5) Stop degrading my food with unsustainable agricultural practices. I should not have to fear that the food I eat is slowly killing me and my family and destroying the environment.
6) Do not take away my freedom to choose what is best for me and my family. I am a law abiding citizen, with no desire to defraud or harm my neighbors or the government.
7) STOP predatory lending forever. Don't give credit to those who are not qualified for it.
Do not weep for me. Do not assume I'm looking for sympathy. I am an intelligent and strong person. I have a wonderful family and I will do whatever I must to care for them. The past couple of years I've come to realize that I need to better prepare myself to transition to a different kind of life. I need to be more resilient. I need to stop assuming the system is designed to HELP me.

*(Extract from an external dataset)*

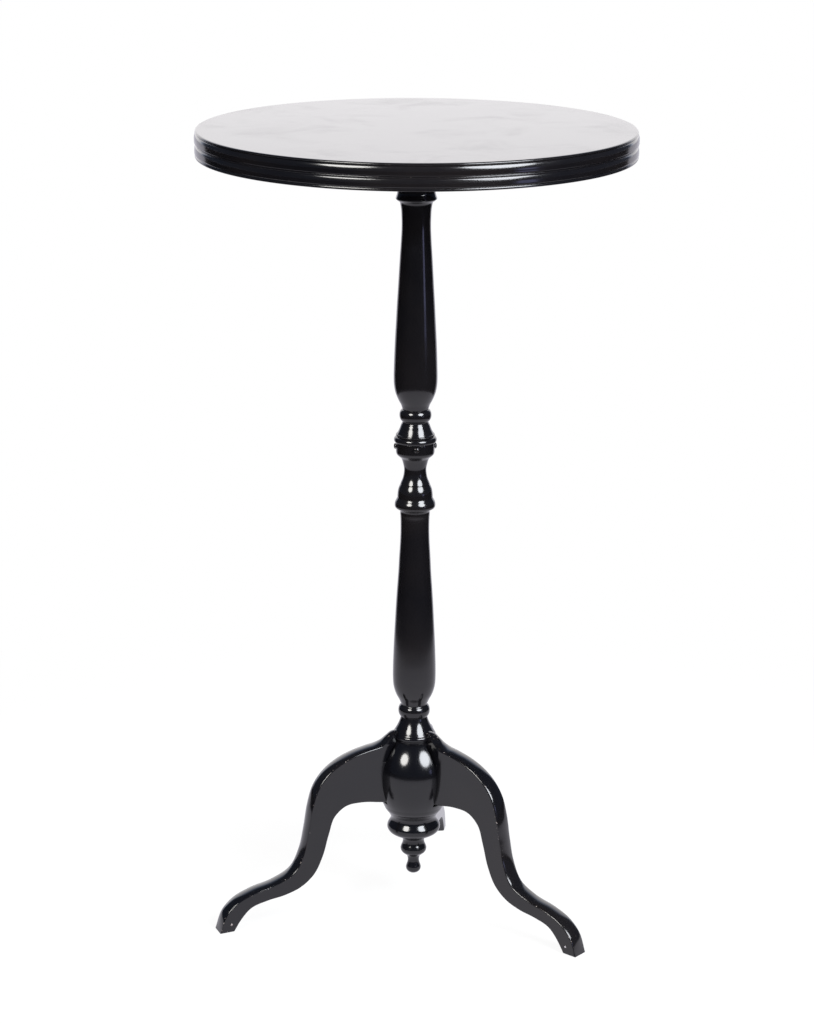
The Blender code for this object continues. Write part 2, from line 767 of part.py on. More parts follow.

Trust in that system is gone. It will never be restored. And if a new system is put in its place I will be there to help craft it, to help mold it into something that will benefit my children and their children so this never happens again. But I will caution them not to trust too deeply in any new system either. Trust in God. Trust in your own abilities. Do not trust in the institutions of man. They're too easily corrupted. Watch them closely. Tear them down when they cease to benefit all.